> _CAD and scene scripts_:
########################################

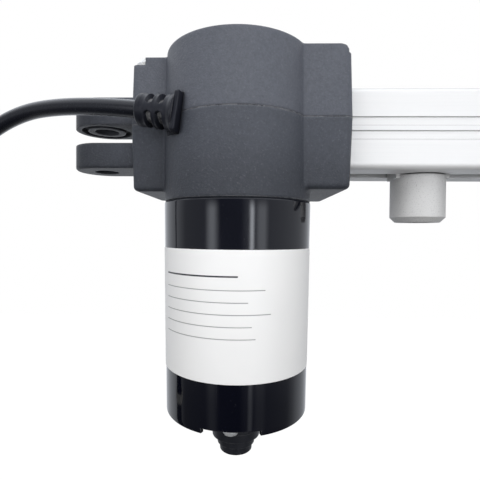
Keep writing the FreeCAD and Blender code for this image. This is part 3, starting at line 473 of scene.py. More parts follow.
share = sweep.maths("", "MAXIMUM", path.part("Is Glossy Ray"), below)
closed = sweep.node("ShaderNodeMixShader", {}, {0: share, 1: both, 2: clear})
sweep.node("ShaderNodeOutputMaterial", {}, {"Surface": closed})
data.materials.append(FINISHES.pop("sweep"))
print("floor at z, mm:", round(lowest / MM, 1))

# %% [markdown]
# ## Lamps
# Three softboxes light the matt surfaces. One hangs close above and in front of the gearbox, so
# that its walls darken downwards as they do in the picture. A wide one stands behind the
# photographer, at the object's height, and keeps the label white. The third lights the rail.
# The black cover mirrors none of them but the room, so they are hidden from glossy rays.

# %% Softboxes


def softbox(name, place, target, wide, tall, radiance):
    """A soft lamp that faces a target; places in millimetres."""
    lamp = bpy.data.lights.new(name, "AREA")
    lamp.shape, lamp.size, lamp.size_y = "RECTANGLE", wide * MM, tall * MM
    lamp.energy = radiance * pi * lamp.size * lamp.size_y
    box = add(name, lamp)
    box.location = Vector(place) * MM
    way = Vector(target) - Vector(place)
    box.rotation_euler = way.to_track_quat("-Z", "Y").to_euler()
    box.visible_camera = box.visible_glossy = False
    return box


# Name, place, target, width and height in mm, radiance.
lamps = [
    softbox("over_gearbox", (50, -130, 112), (52, -30, 0), 110, 80, 3.8),
    softbox("front", (24, -240, 4), (40, -30, -36), 600, 120, 2.2),
    softbox("rail_side", (260, -200, 40), (140, -15, 0), 130, 130, 1.15),
]
print("lamps:", [(lamp.name, round(lamp.data.energy, 3)) for lamp in lamps])

# %% [markdown]
# ## Gearbox plastic
# The housing is moulded in glass-filled nylon with a spark-eroded texture: a grain about half a
# millimetre across that breaks up the shine, slightly cloudy colour, and rubbed, paler edges.
# The lower half is painted darker, most at its foot, and so are the clevis ears: painted shade
# for light that falls from above and misses the set-back ears. Where the halves meet there is a
# hairline, pale with a few dark bits, and the corners are darkened with painted shade. All of
# it comes from the place on the part, in metres.

# %% Housing plastic
g = finish("housing_plastic")
cloud = g.patches(22, 3)
spark = g.patches(0.55, rough=0.7)
fine = g.patches(0.22, 1.0)
dust = g.step(g.patches(1.3, 3.0, rough=0.7), 0.58, 0.76)
edge = g.worn_edges(0.8) * g.step(g.patches(2.0, 3.0), 0.28, 0.60)
halves = g.step(g.z, -0.15 * MM, 0.15 * MM)
hairline = g.band(g.z, 0.0, 0.05 * MM, 0.12 * MM)
open_line = g.step(g.patches(1.7), 0.48, 0.56)
colour = g.mix(cloud, (0.080, 0.087, 0.107), (0.103, 0.110, 0.131))
# Painted shade: the lower half darker, most at its foot, and the clevis ears darker, for light
# from above.
foot_shade = g.step(g.z, -3 * MM, -22 * MM)
ear_shade = g.step(g.x, 12 * MM, -10 * MM)
colour = g.mix(halves, colour * (0.70, 0.71, 0.72) * (1 - foot_shade * 0.34), colour)
colour = colour * (1 - ear_shade * 0.42)
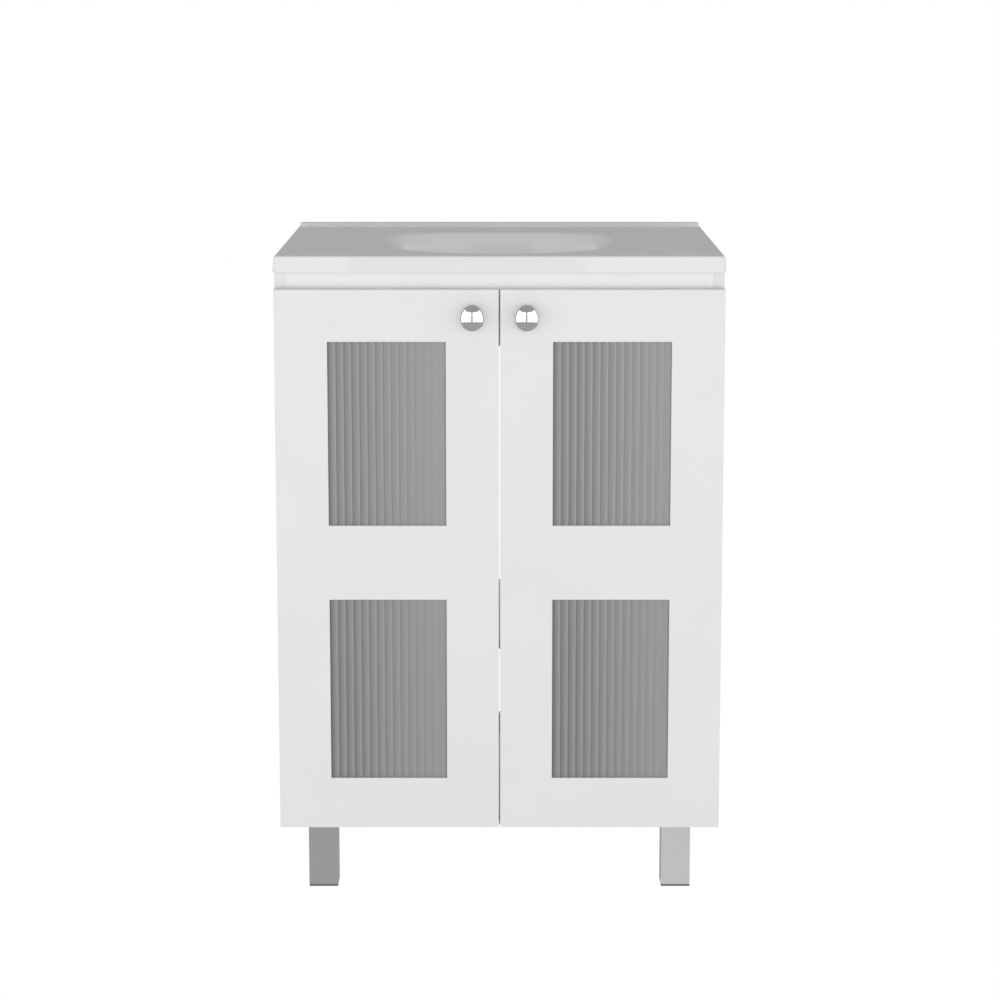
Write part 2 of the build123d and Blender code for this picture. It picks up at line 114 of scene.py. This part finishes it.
def part_of(tree, vector, axis):
    """One coordinate of a vector."""
    split = tree.nodes.new("ShaderNodeSeparateXYZ")
    tree.links.new(vector, split.inputs["Vector"])
    return split.outputs[axis]


def object_point(tree, stretch=even):
    """The point in the object's own space, stretched along its axes."""
    source = tree.nodes.new("ShaderNodeTexCoord")
    mapping = add_node(tree, "ShaderNodeMapping", Scale=stretch)
    tree.links.new(source.outputs["Object"], mapping.inputs["Vector"])
    return mapping.outputs["Vector"]


def noise(tree, size, detail=3, stretch=even):
    """Noise whose features are about size metres across."""
    node = add_node(tree, "ShaderNodeTexNoise", Scale=1 / size, Detail=detail, Roughness=0.55)
    tree.links.new(object_point(tree, stretch), node.inputs["Vector"])
    return node.outputs["Fac"]


def ranged(tree, value, low, high, from_low=0.3, from_high=0.7):
    """A value carried from one range to another; noise lies mostly between 0.3 and 0.7."""
    node = add_node(
        tree, "ShaderNodeMapRange",
        From_Min=from_low, From_Max=from_high, To_Min=low, To_Max=high,
    )
    tree.links.new(value, node.inputs["Value"])
    return node.outputs["Result"]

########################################

> _OBJECTIVE_: Output each record precisely as given.

> _EXERCISE OUTPUT_:
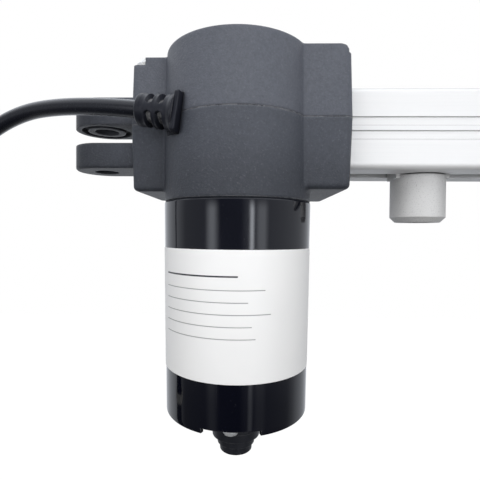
Keep writing the FreeCAD and Blender code for this image. This is part 3, starting at line 473 of scene.py. More parts follow.
share = sweep.maths("", "MAXIMUM", path.part("Is Glossy Ray"), below)
closed = sweep.node("ShaderNodeMixShader", {}, {0: share, 1: both, 2: clear})
sweep.node("ShaderNodeOutputMaterial", {}, {"Surface": closed})
data.materials.append(FINISHES.pop("sweep"))
print("floor at z, mm:", round(lowest / MM, 1))

# %% [markdown]
# ## Lamps
# Three softboxes light the matt surfaces. One hangs close above and in front of the gearbox, so
# that its walls darken downwards as they do in the picture. A wide one stands behind the
# photographer, at the object's height, and keeps the label white. The third lights the rail.
# The black cover mirrors none of them but the room, so they are hidden from glossy rays.

# %% Softboxes


def softbox(name, place, target, wide, tall, radiance):
    """A soft lamp that faces a target; places in millimetres."""
    lamp = bpy.data.lights.new(name, "AREA")
    lamp.shape, lamp.size, lamp.size_y = "RECTANGLE", wide * MM, tall * MM
    lamp.energy = radiance * pi * lamp.size * lamp.size_y
    box = add(name, lamp)
    box.location = Vector(place) * MM
    way = Vector(target) - Vector(place)
    box.rotation_euler = way.to_track_quat("-Z", "Y").to_euler()
    box.visible_camera = box.visible_glossy = False
    return box


# Name, place, target, width and height in mm, radiance.
lamps = [
    softbox("over_gearbox", (50, -130, 112), (52, -30, 0), 110, 80, 3.8),
    softbox("front", (24, -240, 4), (40, -30, -36), 600, 120, 2.2),
    softbox("rail_side", (260, -200, 40), (140, -15, 0), 130, 130, 1.15),
]
print("lamps:", [(lamp.name, round(lamp.data.energy, 3)) for lamp in lamps])

# %% [markdown]
# ## Gearbox plastic
# The housing is moulded in glass-filled nylon with a spark-eroded texture: a grain about half a
# millimetre across that breaks up the shine, slightly cloudy colour, and rubbed, paler edges.
# The lower half is painted darker, most at its foot, and so are the clevis ears: painted shade
# for light that falls from above and misses the set-back ears. Where the halves meet there is a
# hairline, pale with a few dark bits, and the corners are darkened with painted shade. All of
# it comes from the place on the part, in metres.

# %% Housing plastic
g = finish("housing_plastic")
cloud = g.patches(22, 3)
spark = g.patches(0.55, rough=0.7)
fine = g.patches(0.22, 1.0)
dust = g.step(g.patches(1.3, 3.0, rough=0.7), 0.58, 0.76)
edge = g.worn_edges(0.8) * g.step(g.patches(2.0, 3.0), 0.28, 0.60)
halves = g.step(g.z, -0.15 * MM, 0.15 * MM)
hairline = g.band(g.z, 0.0, 0.05 * MM, 0.12 * MM)
open_line = g.step(g.patches(1.7), 0.48, 0.56)
colour = g.mix(cloud, (0.080, 0.087, 0.107), (0.103, 0.110, 0.131))
# Painted shade: the lower half darker, most at its foot, and the clevis ears darker, for light
# from above.
foot_shade = g.step(g.z, -3 * MM, -22 * MM)
ear_shade = g.step(g.x, 12 * MM, -10 * MM)
colour = g.mix(halves, colour * (0.70, 0.71, 0.72) * (1 - foot_shade * 0.34), colour)
colour = colour * (1 - ear_shade * 0.42)
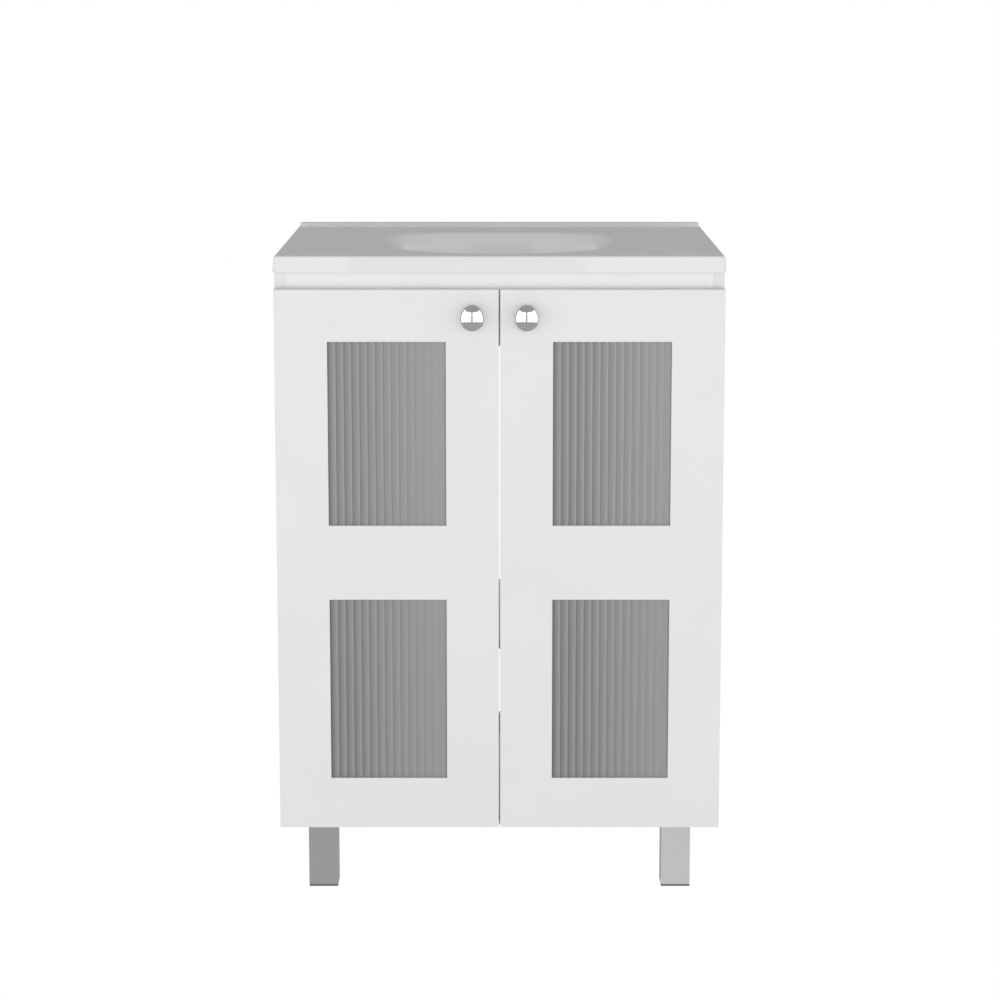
Write part 2 of the build123d and Blender code for this picture. It picks up at line 114 of scene.py. This part finishes it.
def part_of(tree, vector, axis):
    """One coordinate of a vector."""
    split = tree.nodes.new("ShaderNodeSeparateXYZ")
    tree.links.new(vector, split.inputs["Vector"])
    return split.outputs[axis]


def object_point(tree, stretch=even):
    """The point in the object's own space, stretched along its axes."""
    source = tree.nodes.new("ShaderNodeTexCoord")
    mapping = add_node(tree, "ShaderNodeMapping", Scale=stretch)
    tree.links.new(source.outputs["Object"], mapping.inputs["Vector"])
    return mapping.outputs["Vector"]


def noise(tree, size, detail=3, stretch=even):
    """Noise whose features are about size metres across."""
    node = add_node(tree, "ShaderNodeTexNoise", Scale=1 / size, Detail=detail, Roughness=0.55)
    tree.links.new(object_point(tree, stretch), node.inputs["Vector"])
    return node.outputs["Fac"]


def ranged(tree, value, low, high, from_low=0.3, from_high=0.7):
    """A value carried from one range to another; noise lies mostly between 0.3 and 0.7."""
    node = add_node(
        tree, "ShaderNodeMapRange",
        From_Min=from_low, From_Max=from_high, To_Min=low, To_Max=high,
    )
    tree.links.new(value, node.inputs["Value"])
    return node.outputs["Result"]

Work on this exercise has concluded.